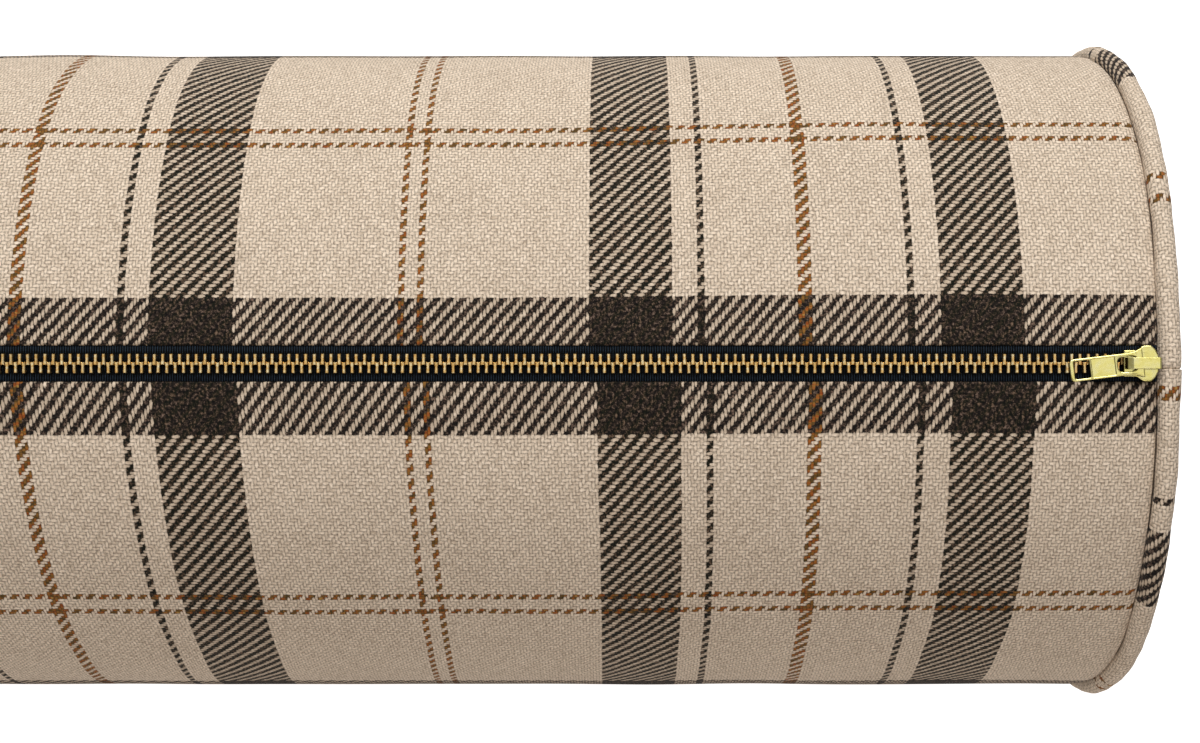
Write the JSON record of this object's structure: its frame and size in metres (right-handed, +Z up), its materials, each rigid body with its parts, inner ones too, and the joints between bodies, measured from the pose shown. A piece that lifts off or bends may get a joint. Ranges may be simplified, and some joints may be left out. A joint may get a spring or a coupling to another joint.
{
  "type": "bolster cushion",
  "caption": "Round bolster cushion in plaid wool-type twill, piped round each end, with an exposed metal zip along its length.",
  "frame": {"origin": "centre of the bottom of the bounding box, on the surface that the bolster lies on", "axes": "+X along the bolster to the end where the zip's slider is, +Y across it, +Z up through the zip"},
  "size_m": [0.6416, 0.2346, 0.2309],
  "materials": {
    "plaid_twill": "brushed wool-type twill in cream with charcoal, brown and rust plaid",
    "zip_tape": "woven navy-black tape with fine ribs",
    "zip_teeth": "polished golden brass",
    "zip_slider": "polished pale yellow brass, softly worn at the edges"
  },
  "bodies": {
    "root": {"bolster_body": "plaid_twill", "end_panel_right": "plaid_twill", "end_panel_left": "plaid_twill", "piping_right": "plaid_twill", "piping_left": "plaid_twill", "zip_tape_upper": "zip_tape", "zip_tape_lower": "zip_tape", "zip_teeth_upper": "zip_teeth", "zip_teeth_lower": "zip_teeth", "zip_slider": "zip_slider", "zip_puller": "zip_slider"}
  },
  "joints": []
}
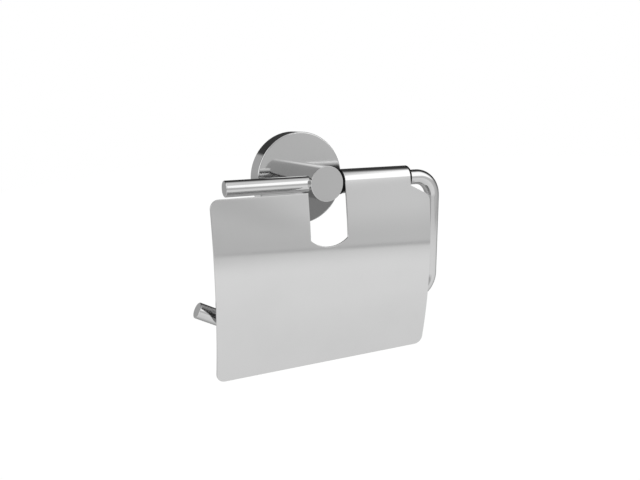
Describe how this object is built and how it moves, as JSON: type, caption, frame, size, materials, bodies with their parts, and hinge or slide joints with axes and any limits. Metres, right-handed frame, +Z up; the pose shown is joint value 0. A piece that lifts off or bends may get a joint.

Goal of the exercise: Repeat all of the records above exactly as they appear.

Solution for this problem:
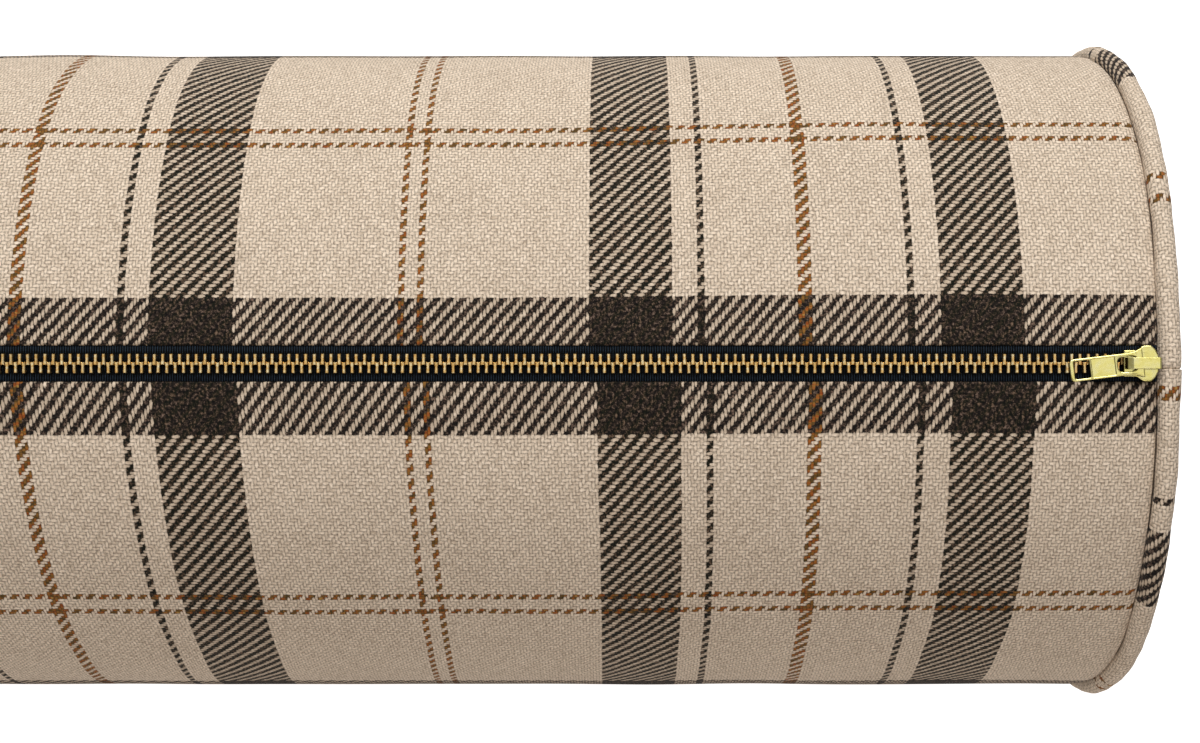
Write the JSON record of this object's structure: its frame and size in metres (right-handed, +Z up), its materials, each rigid body with its parts, inner ones too, and the joints between bodies, measured from the pose shown. A piece that lifts off or bends may get a joint. Ranges may be simplified, and some joints may be left out. A joint may get a spring or a coupling to another joint.
{
  "type": "bolster cushion",
  "caption": "Round bolster cushion in plaid wool-type twill, piped round each end, with an exposed metal zip along its length.",
  "frame": {"origin": "centre of the bottom of the bounding box, on the surface that the bolster lies on", "axes": "+X along the bolster to the end where the zip's slider is, +Y across it, +Z up through the zip"},
  "size_m": [0.6416, 0.2346, 0.2309],
  "materials": {
    "plaid_twill": "brushed wool-type twill in cream with charcoal, brown and rust plaid",
    "zip_tape": "woven navy-black tape with fine ribs",
    "zip_teeth": "polished golden brass",
    "zip_slider": "polished pale yellow brass, softly worn at the edges"
  },
  "bodies": {
    "root": {"bolster_body": "plaid_twill", "end_panel_right": "plaid_twill", "end_panel_left": "plaid_twill", "piping_right": "plaid_twill", "piping_left": "plaid_twill", "zip_tape_upper": "zip_tape", "zip_tape_lower": "zip_tape", "zip_teeth_upper": "zip_teeth", "zip_teeth_lower": "zip_teeth", "zip_slider": "zip_slider", "zip_puller": "zip_slider"}
  },
  "joints": []
}
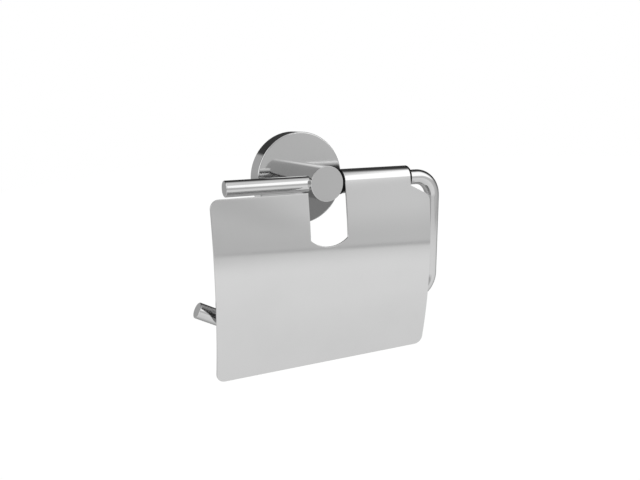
Describe how this object is built and how it moves, as JSON: type, caption, frame, size, materials, bodies with their parts, and hinge or slide joints with axes and any limits. Metres, right-handed frame, +Z up; the pose shown is joint value 0. A piece that lifts off or bends may get a joint.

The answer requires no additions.